Questo tipo di atteggiamento evidentemente ha prodotto risultati che si colgono e colpiscono la sensibilità anche dei giovani che non lo hanno conosciuto in vita.
[VB] Un capitolo del libro è dedicato ai progetti irrealizzati. C’è qualcosa lui avrebbe voluto fare più di ogni altra e che purtroppo la sua, tutto sommato, breve vita gli abbia impedito di portare a termine? Qualcosa di cui la morte purtroppo ha privato lui e di conseguenza tutti noi?
[WP] Come spiegato nel libro c’erano tanti progetti nei piani di Faber, molti erano solo idee, oppure in uno stato ancora embrionale e forse comunque non avrebbero mai visto la luce. Qualcuno era più concreto e poteva senz’altro realizzarsi. Tra questi un nuovo disco, che doveva intitolarsi “Notturni”. Il progetto era pronto e anche la squadra per realizzarlo. Si, la sua morte ce ne ha privato.

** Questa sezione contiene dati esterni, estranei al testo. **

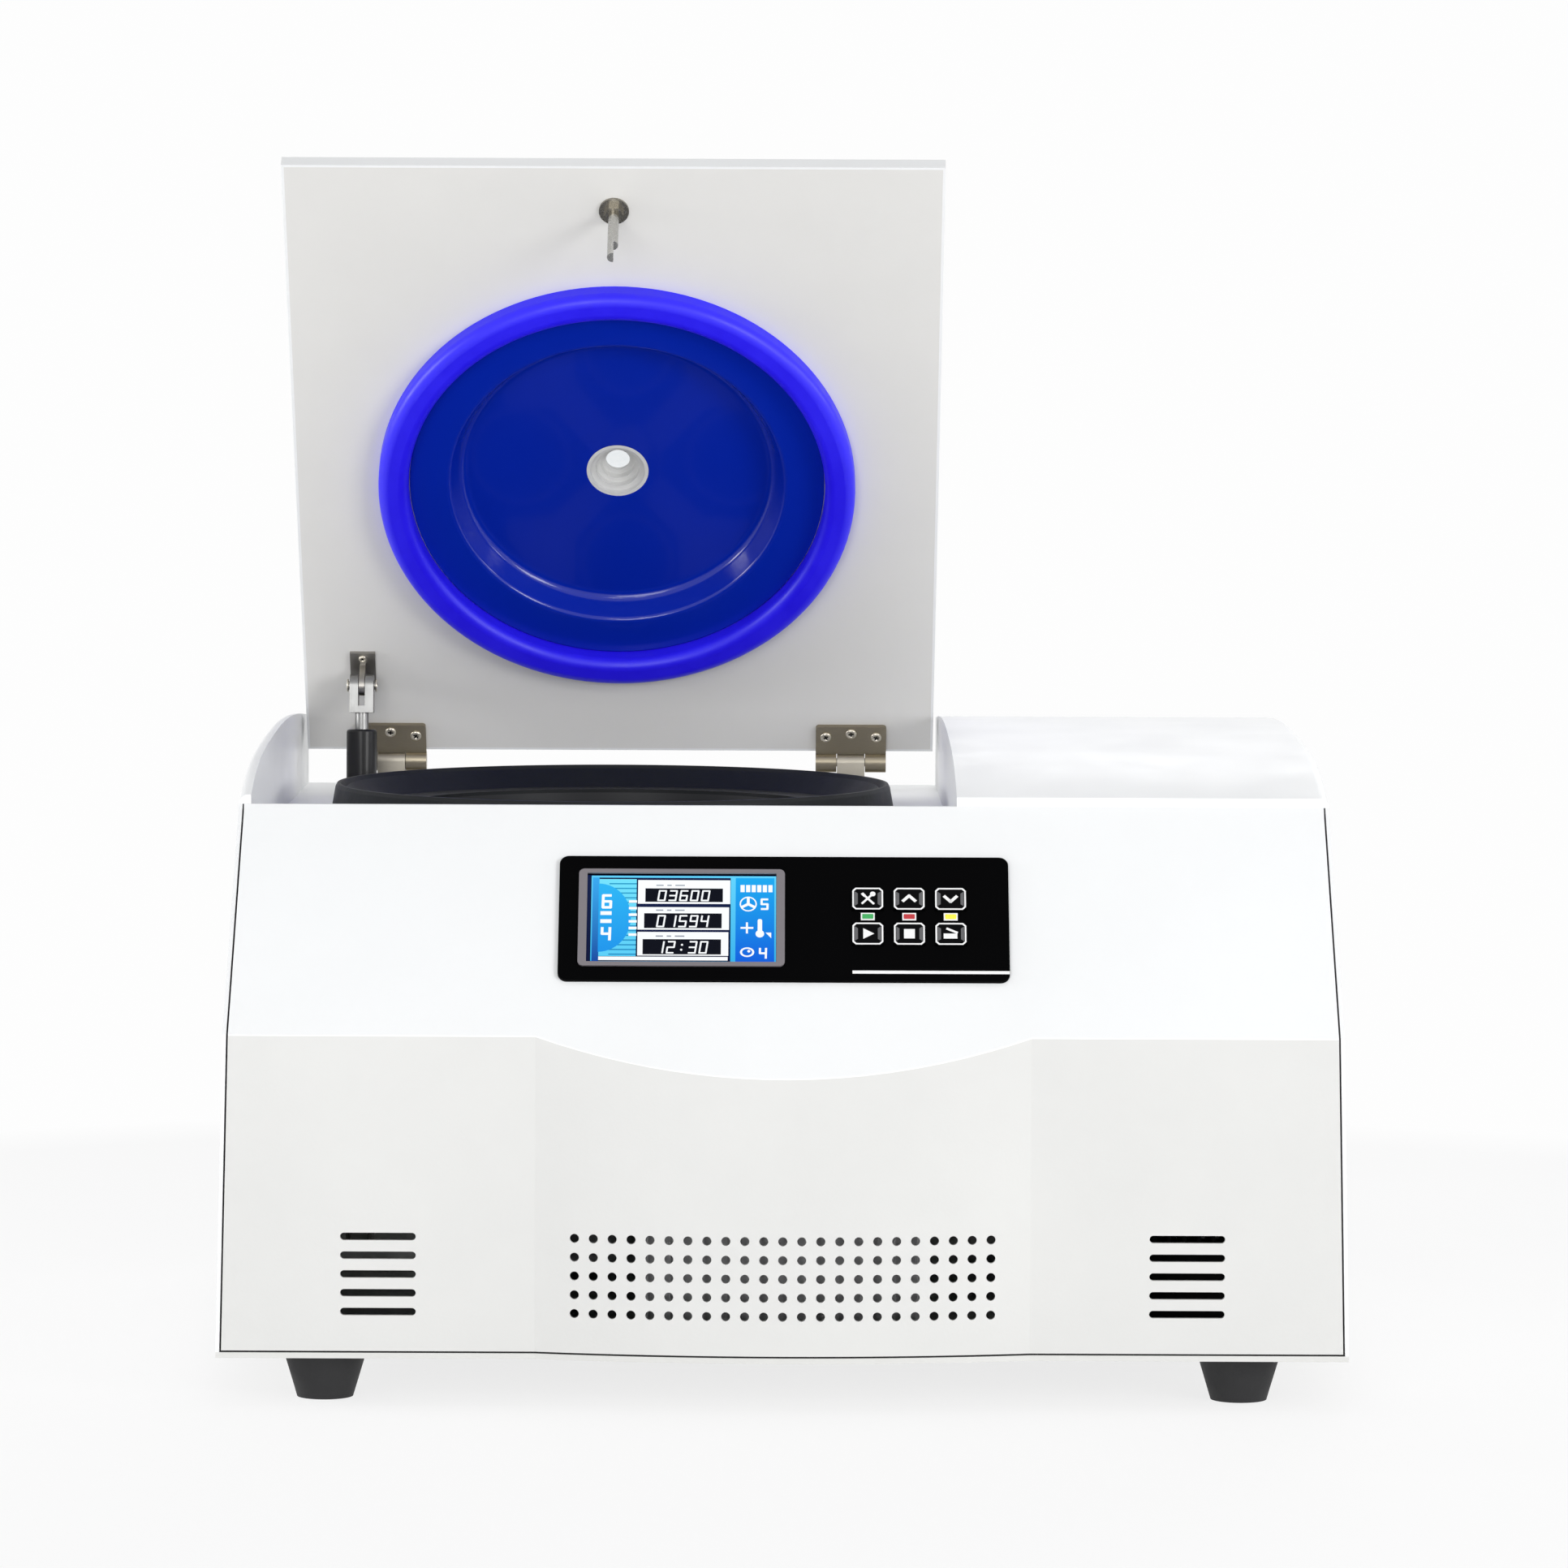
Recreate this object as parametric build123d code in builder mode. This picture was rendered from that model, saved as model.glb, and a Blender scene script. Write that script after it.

[VB] Invece Walter Pistarini ha qualche nuovo progetto in corso, o anche solo in testa, di cui magari, da perfetto Project Manager, sai anche dirci quando arriverà?
[WP] Ho due libri già quasi pronti, di uno ho trovato anche l’editore. Il primo è su Franco Battiato, titolo provvisorio “Franco Battiato. Lavorare con un genio”. L’ho scritto intervistando Gianfranco D’Adda, batterista e percussionista di Battiato nei primi 15 anni della sua carriera, quelli più votati alla ricerca musicale, il periodo più interessante e meno noto della musica di Battiato. Sono percorse tutte le tappe e i ricordi di come si lavorò ai dischi di Battiato, fino a “La voce del Padrone”. In più c’è un approfondimento con Juri Camisasca (cantautore, collaboratore di Franco Battiato, N.d.R.) sulla meditazione, pratica cui Battiato era dedito, e la spiegazione della sua ultima canzone.
Il secondo libro è più difficile da pubblicare, ma io l’ho scritto perché sentivo di doverlo fare. È dedicato ad Antonio Casetta, che fu il primo grande discografico di De André, che ha pubblicato i suoi primi 8 LP.
Vittorio Benzi con Walter Pistarini per Libri Chiacchiere Caffè e Tè
[VB] Grazie a Walter Pistarini per questa bella intervista, grazie anche a Claudio Sassi che non è qui con noi ma ha contribuito al 50% alla realizzazione di “Fabrizio De André. Ho paura di fare il poeta”, bello e interessantissimo.
Invito tutti i lettori di Libri Chiacchiere Caffè e Tè a leggerlo, anche quelli che conoscono poco Faber: una splendida, imperdibile occasione per approfondire la conoscenza del cantautore, del poeta e soprattutto dell’uomo.